• _Work required_: Copy out every line in which the string "axes" occurs.

+---+

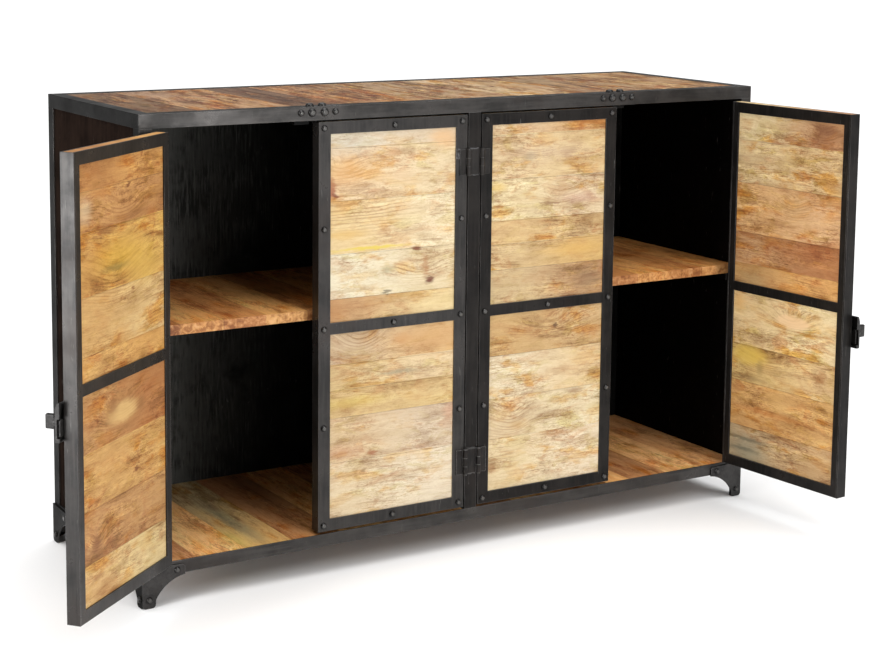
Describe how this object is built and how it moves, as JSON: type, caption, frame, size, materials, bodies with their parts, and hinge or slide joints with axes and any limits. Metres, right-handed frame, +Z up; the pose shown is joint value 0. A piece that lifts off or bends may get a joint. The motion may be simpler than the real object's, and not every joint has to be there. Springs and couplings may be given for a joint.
{
  "type": "sideboard",
  "caption": "Sideboard buffet with an angle-iron frame, plank top, riveted plank doors on butt hinges, knob latches, inner shelves and short cast bracket feet.",
  "frame": {"origin": "floor level, under the middle of the whole object as it stands with its two outer doors open", "axes": "+X to the right along the front, +Y towards the back, +Z up; the fronts of the doors face -Y when closed"},
  "size_m": [1.6774, 0.8023, 0.9055],
  "materials": {
    "frame_iron": "satin gunmetal lacquer on angle and flat iron",
    "sheet_iron": "near-black satin sheet",
    "cast_iron": "satin dark casting",
    "hinge_iron": "satin, painted with the frame",
    "rivet_iron": "satin domed heads, slightly polished",
    "magnet": "matt",
    "door_wood": "clear satin lacquer on pale mango planks",
    "top_wood": "clear satin lacquer on brown mango planks",
    "floor_wood": "clear satin lacquer on dark mango boards",
    "shelf_wood": "clear satin lacquer on mid-brown mango"
  },
  "bodies": {
    "cabinet": {"back_left_foot": "cast_iron", "back_left_post": "frame_iron", "back_panel": "sheet_iron", "back_right_foot": "cast_iron", "back_right_post": "frame_iron", "bottom_frame": "frame_iron", "catch_magnets": "magnet", "catch_rivets": "rivet_iron", "centre_mullion": "frame_iron", "centre_partition": "sheet_iron", "door_catches": "frame_iron", "floor_boards": "floor_wood", "foot_rivets": "rivet_iron", "front_left_foot": "cast_iron", "front_left_post": "frame_iron", "front_right_foot": "cast_iron", "front_right_post": "frame_iron", "hinge_pins": "hinge_iron", "left_post_hinges": "hinge_iron", "left_shelf": "shelf_wood", "left_side_panel": "sheet_iron", "mullion_hinges": "hinge_iron", "right_post_hinges": "hinge_iron", "right_shelf": "shelf_wood", "right_side_panel": "sheet_iron", "shelf_cleats": "frame_iron", "top_bearers": "frame_iron", "top_frame": "frame_iron", "top_planks": "top_wood"},
    "left_door": {"left_door_back_iron": "frame_iron", "left_door_front_iron": "frame_iron", "left_door_hinge_leaves": "hinge_iron", "left_door_latch_case": "cast_iron", "left_door_planks": "door_wood", "left_door_rivets": "rivet_iron"},
    "centre_left_door": {"centre_left_door_back_iron": "frame_iron", "centre_left_door_front_iron": "frame_iron", "centre_left_door_hinge_leaves": "hinge_iron", "centre_left_door_planks": "door_wood", "centre_left_door_rivets": "rivet_iron"},
    "centre_right_door": {"centre_right_door_back_iron": "frame_iron", "centre_right_door_front_iron": "frame_iron", "centre_right_door_hinge_leaves": "hinge_iron", "centre_right_door_planks": "door_wood", "centre_right_door_rivets": "rivet_iron"},
    "right_door": {"right_door_back_iron": "frame_iron", "right_door_front_iron": "frame_iron", "right_door_hinge_leaves": "hinge_iron", "right_door_latch_case": "cast_iron", "right_door_planks": "door_wood", "right_door_rivets": "rivet_iron"},
    "left_latch": {"left_door_latch_knob": "cast_iron", "left_door_latch_spindle": "cast_iron"},
    "right_latch": {"right_door_latch_knob": "cast_iron", "right_door_latch_spindle": "cast_iron"}
  },
  "joints": [
    {"name": "left_door_hinge", "type": "hinge", "parent": "cabinet", "child": "left_door", "pos_m": [-0.562, -0.0606, 0.4775], "axis": [0, 0, -1], "range_deg": [-141, 29]},
    {"name": "centre_left_door_hinge", "type": "hinge", "parent": "cabinet", "child": "centre_left_door", "pos_m": [0.096, -0.0606, 0.4775], "axis": [0, 0, 1], "range_deg": [0, 90]},
    {"name": "centre_right_door_hinge", "type": "hinge", "parent": "cabinet", "child": "centre_right_door", "pos_m": [0.127, -0.0606, 0.4775], "axis": [0, 0, -1], "range_deg": [0, 90]},
    {"name": "right_door_hinge", "type": "hinge", "parent": "cabinet", "child": "right_door", "pos_m": [0.785, -0.0606, 0.4775], "axis": [0, 0, 1], "range_deg": [-95, 75]},
    {"name": "left_latch_turn", "type": "hinge", "parent": "left_door", "child": "left_latch", "pos_m": [-0.81738, -0.27358, 0.429], "axis": [-0.6293, 0.7771, 0], "range_deg": [0, 90]},
    {"name": "right_latch_turn", "type": "hinge", "parent": "right_door", "child": "right_latch", "pos_m": [0.8092, -0.39225, 0.429], "axis": [-0.9962, -0.0872, 0], "range_deg": [0, 90]}
  ]
}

+---+

• _Exercise result_:
Describe how this object is built and how it moves, as JSON: type, caption, frame, size, materials, bodies with their parts, and hinge or slide joints with axes and any limits. Metres, right-handed frame, +Z up; the pose shown is joint value 0. A piece that lifts off or bends may get a joint. The motion may be simpler than the real object's, and not every joint has to be there. Springs and couplings may be given for a joint.
  "frame": {"origin": "floor level, under the middle of the whole object as it stands with its two outer doors open", "axes": "+X to the right along the front, +Y towards the back, +Z up; the fronts of the doors face -Y when closed"},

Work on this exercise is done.